### PROVIDED MATERIAL
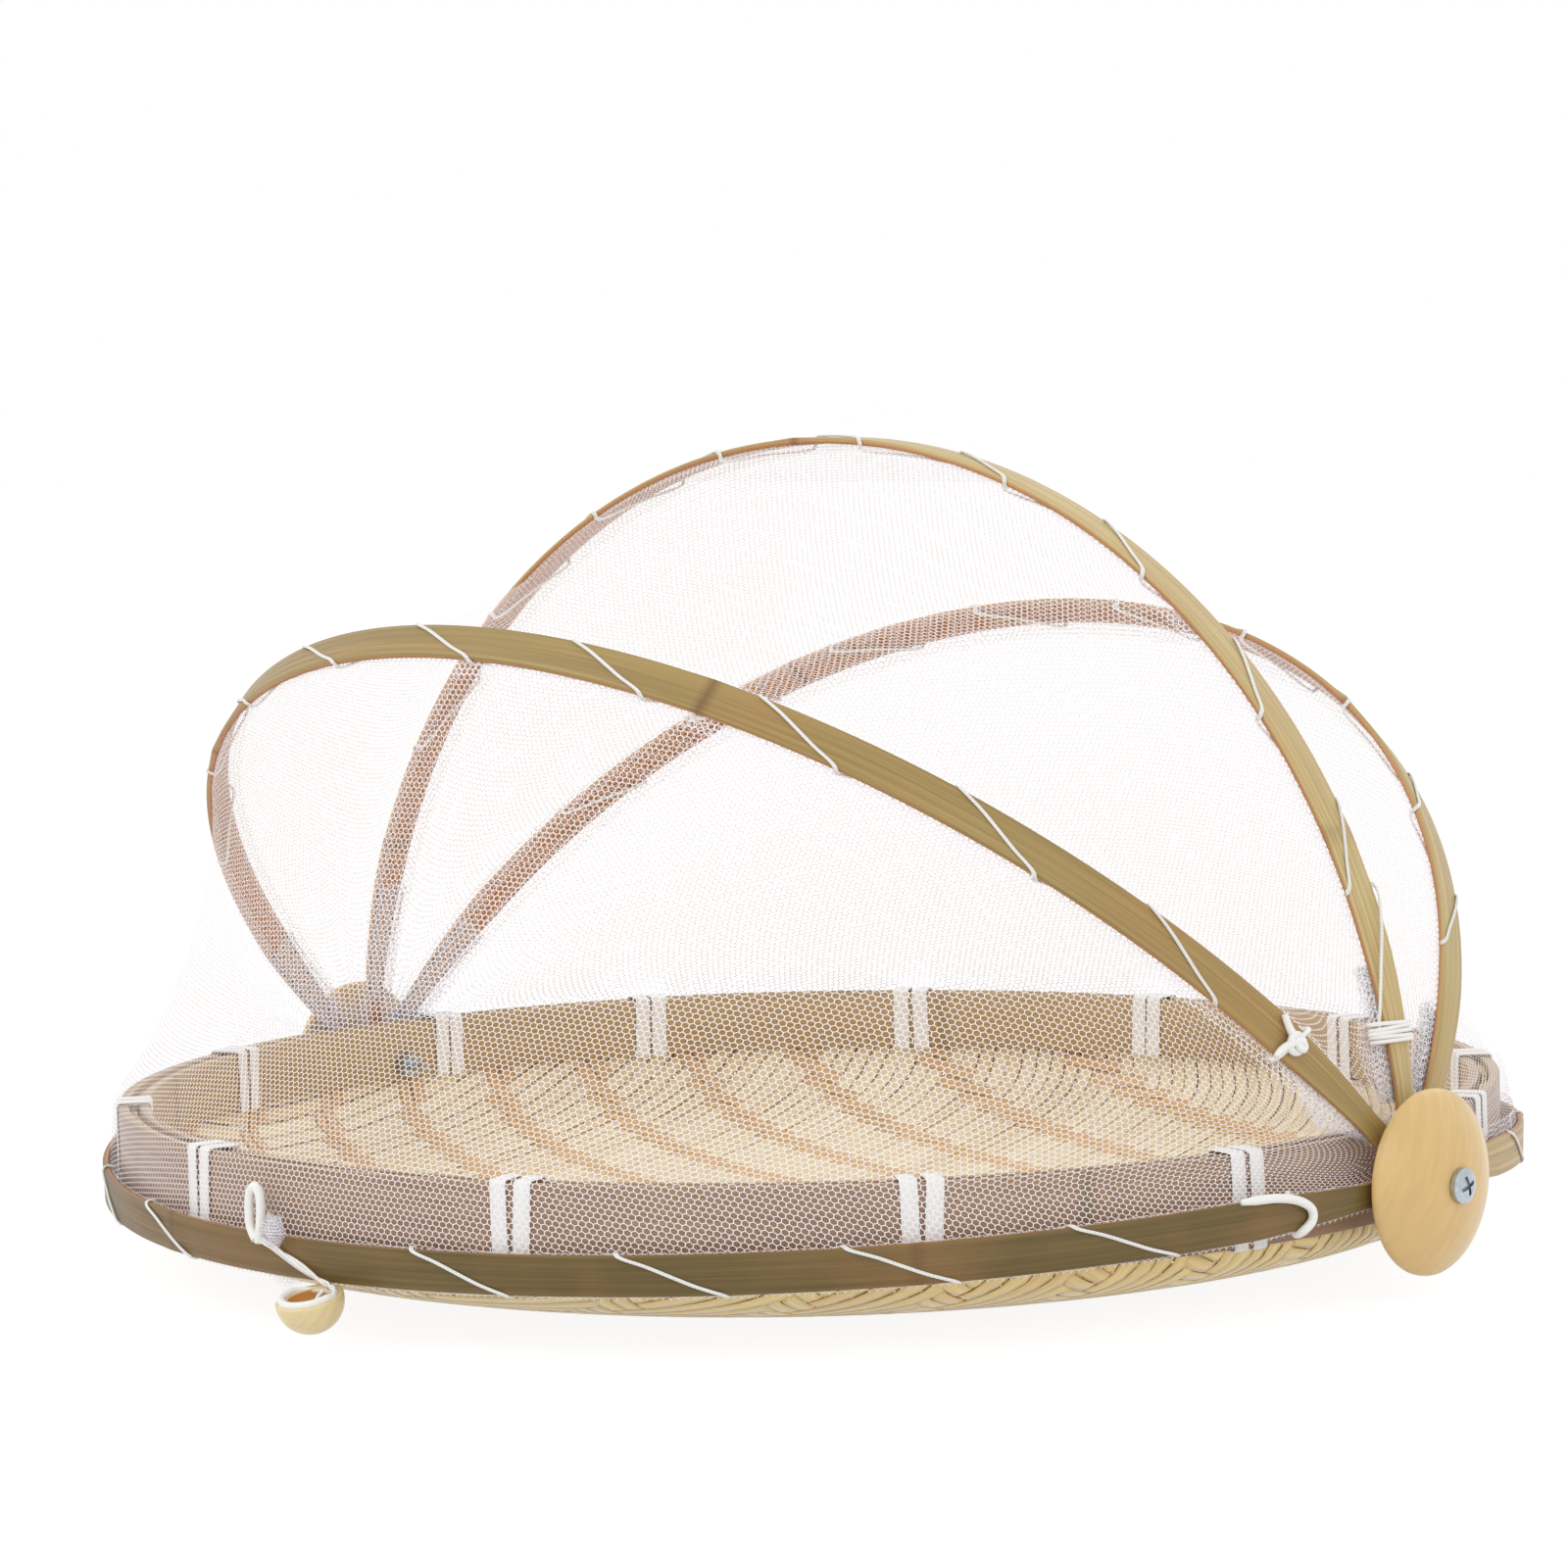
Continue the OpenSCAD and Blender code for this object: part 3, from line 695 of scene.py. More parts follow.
def thread_material(name, shade, twist):
    """Spun thread: fine slanted ridges from its twist, soft and matte."""
    material, tree, shader = new_material(name)
    uv = tree.add("UVMap").outputs["UV"]
    parts = tree.add("SeparateXYZ", {"Vector": uv})
    slant = tree.math("ADD", *(tree.math("MULTIPLY", parts.outputs[axis], twist) for axis in ("X", "Y")))
    ridges = tree.math("SINE", slant)
    fuzz = tree.noise(tree.vector("MULTIPLY", uv, (2500.0, 2500.0, 1.0)), 1.0, 2.0, 0.6)
    height = tree.math("ADD", tree.math("MULTIPLY", ridges, 0.5), fuzz)
    # Painted shade: the colour darkens in the twist's grooves and in the low spots of the fuzz, and on a thread without
    # twist in the fuzz's low spots only.
    shadowed = tree.spread(height, -0.2, 1.2) if twist else tree.spread(fuzz, 0.2, 0.6)
    tree.put(shader.inputs["Base Color"], tree.mix(shadowed, rgba(darker(shade, 0.82)), rgba(shade)))
    shader.inputs["Roughness"].default_value = 0.75
    shader.inputs["Sheen Weight"].default_value = 0.15
    bump(tree, shader, height, 0.5, 0.12 * MM)
    return material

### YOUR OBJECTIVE
Using the material above, gather every line that includes "parts".

### REPLY
Continue the OpenSCAD and Blender code for this object: part 3, from line 695 of scene.py. More parts follow.
    parts = tree.add("SeparateXYZ", {"Vector": uv})
    slant = tree.math("ADD", *(tree.math("MULTIPLY", parts.outputs[axis], twist) for axis in ("X", "Y")))